The day when the laborer may till the ground without paying away half of what he produces, the day when the machines necessary to prepare the soil for rich harvests are at the free disposal off the cultivators, the day when the worker in the factory produces for the community and not for the monopolist—that day will see the workers clothed and fed; and there will be no more Rothschilds or other exploiters.

No one will then have to sell his working power for a wage that only represents a fraction of what he produces.

"So far good," say our critics, "but you will have Rothschilds coming in from outside. How are you to prevent a person from amassing millions in China and then settling amongst you? How are you going to prevent such an one from surrounding himself with lackeys and wage-slaves—from exploiting them and enriching himself at their expense?"
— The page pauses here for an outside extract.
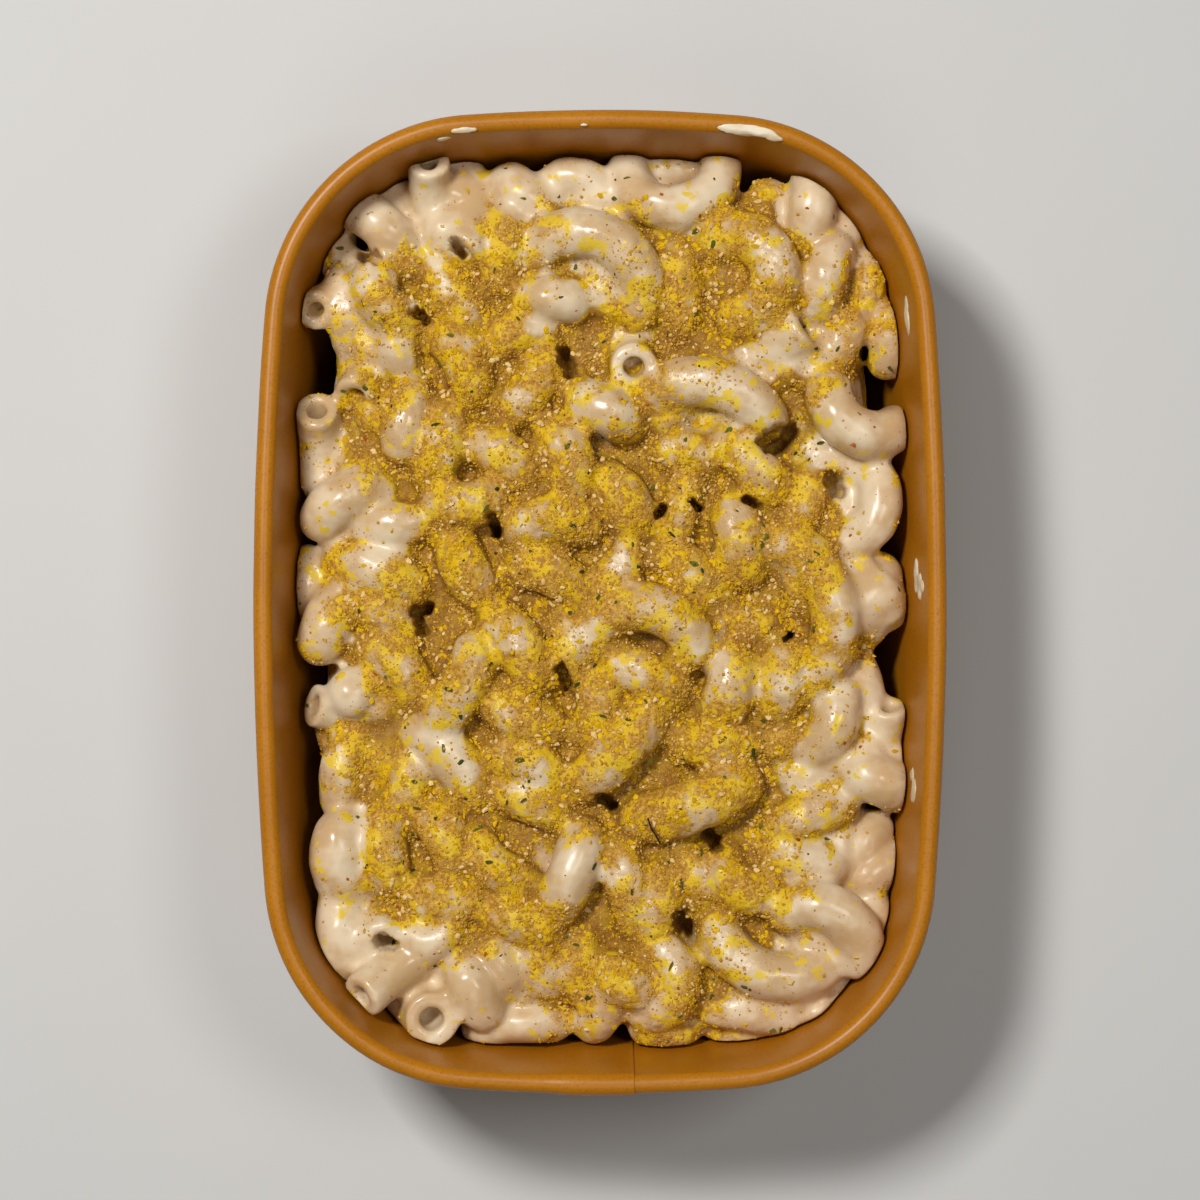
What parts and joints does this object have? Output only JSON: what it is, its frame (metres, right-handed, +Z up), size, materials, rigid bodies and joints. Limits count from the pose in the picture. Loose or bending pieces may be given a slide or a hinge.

"You cannot bring about a Revolution all over the world at the came time. Well then, are you going to establish Custom Houses on your frontiers, to search all who enter your country, and confiscate the money they bring with them?—Anarchist policemen firing on travellers would be a fine spectacle!"

But at the root of this argument there is a great error. Those who propound it have never paused to inquiie whence come the fortunes of the rich. A little thought would suffice to show them that these fortunes have their beginnings in the poverty of the poor. When there are no longer any destitute there Avill no longer be any rich to exploit them.

Let us glance for a moment at the middle ages, when great fortunes began to spring up.

A feudal baron seizes on a fertile valley. But as long as the fertile valley is empty of folk our baron is not rich, His land brings him in nothing, he might as well possess a property in the moon. Now what does our baron do to enrich himself? He looks out for peasants!

But if every peasant-farmer had a piece of land, free from rent and taxes, if he had in addition the tools and the stock necessary for farm labor, who would plough the lands of the baron? Each would look after his own. But there are whole tribes of destitute persons ruined by wars, or drought, or pestilence. They have neither horse nor plough. (Iron was costly in the middle ages, and a draught-horse still more so.)

All these destitute creatures are trying to better their condition. One day they see on the road at the confines of our baron's estate a notice-board indicating by certain signs adapted to their comprehension that the laborer who is willing to settle on this estate will receive the tools and materials to build his cottage and sow his fields, and a portion of land rent free for a certain number of years. The number of years is represented by so many crosses on the sign-board, and the peasant understands the meaning of these crosses.

So the poor wretches swarm over the baron's lands, making roads, draining marshes, building villages. In nine years he begins to tax them. Five years later he levies rent. Then he doubles it. The peasant accepts these new conditions because he cannot find better ones elsewhere; and little by little, by the aid of laws made by the oppressors, the poverty of the peasant becomes the source of the landlord's wealth. And it is not only the Lord of the Manor who preys upon him. A whole host of usurers swoop down upon the villages, increasing as the wretchedness of the peasants increases. That is how things went in the Middle Ages; and today is it not still the same thing? If there were free lands which the peasant could cultivate if he pleased, would he pay £50 to some "Shabble of a Duke"[1] for condescending to sell him a scrap? Would he burden himself with a lease which absorbed a third of the produce? Would he—on the métayer system—consent to give the half of his harvest to the landowner?

But he has nothing. So he will accept any conditions, if only he can keep body and soul together, while he tills the soil and enriches the landlord.

So in the Nineteenth Century, just as in the Middle Ages, the poverty of the peasant is a source of wealth to the landed proprietor.


  1. "Shabble of a Duke" is an expression coined by Carlyle; it is a somewhat free rendering of Kropotkine's "Monsieur le Vicomte," but I think it expresses his meaning.—Trans.